The SEP explained that the court-sanctioned theft of the election, and the failure of the Democratic Party or any faction of the political and media establishment to oppose it, demonstrated that there was no significant constituency within the ruling class for the defense of democratic rights.

The actions of the Trump administration vindicate this perspective and show that this process is far more advanced today. Bourgeois newspapers the world over are warning of “pitchforks” and “guillotines”—their frightful catchwords for social revolution. In France, emergency rule has been used to criminalize “yellow vest” protesters. In Germany, the intelligence agencies are conspiring with neo-Nazis to terrorize the population and facilitate the revival of German militarism.

In the US, the Democrats made extensive use of executive power under President Obama, including by taking the ultimate step—assassinating US citizen Anwar al-Awlaki and his 16-year-old son without a warrant or trial. All factions of the ruling elite demand that Julian Assange be locked up for exposing US war crimes.

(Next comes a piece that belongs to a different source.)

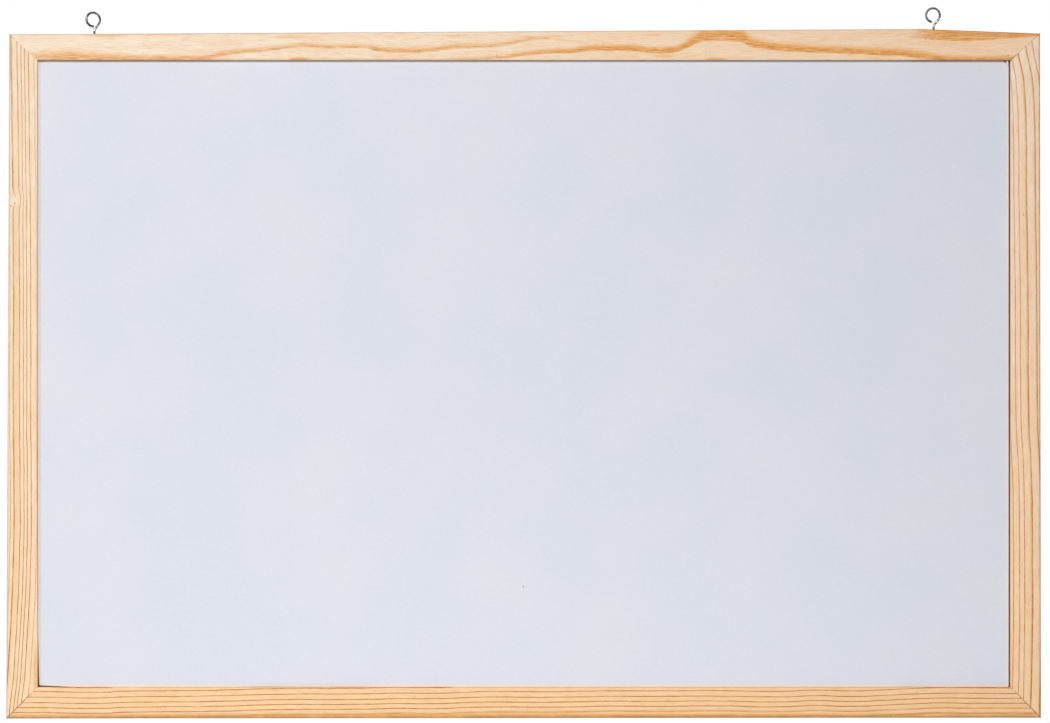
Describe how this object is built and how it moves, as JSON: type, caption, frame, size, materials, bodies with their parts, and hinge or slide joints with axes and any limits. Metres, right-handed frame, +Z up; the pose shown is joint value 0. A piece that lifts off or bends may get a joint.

The Democrats are petrified at the prospect of growing social opposition and increasing interest in socialism. They accept Trump’s dictatorial measures as preferable to taking any action that risks mobilizing popular anger. They base their attack on Trump not on opposition to his fascistic policies and attacks on immigrants and workers, but on appeals to the military and intelligence agencies and war-mongering against Russia and China. They are also preparing the state apparatus for the violent suppression of the class struggle.

The working class, against whom these measures are directed, is the only social force that can lead the struggle against dictatorship, war and the capitalist system.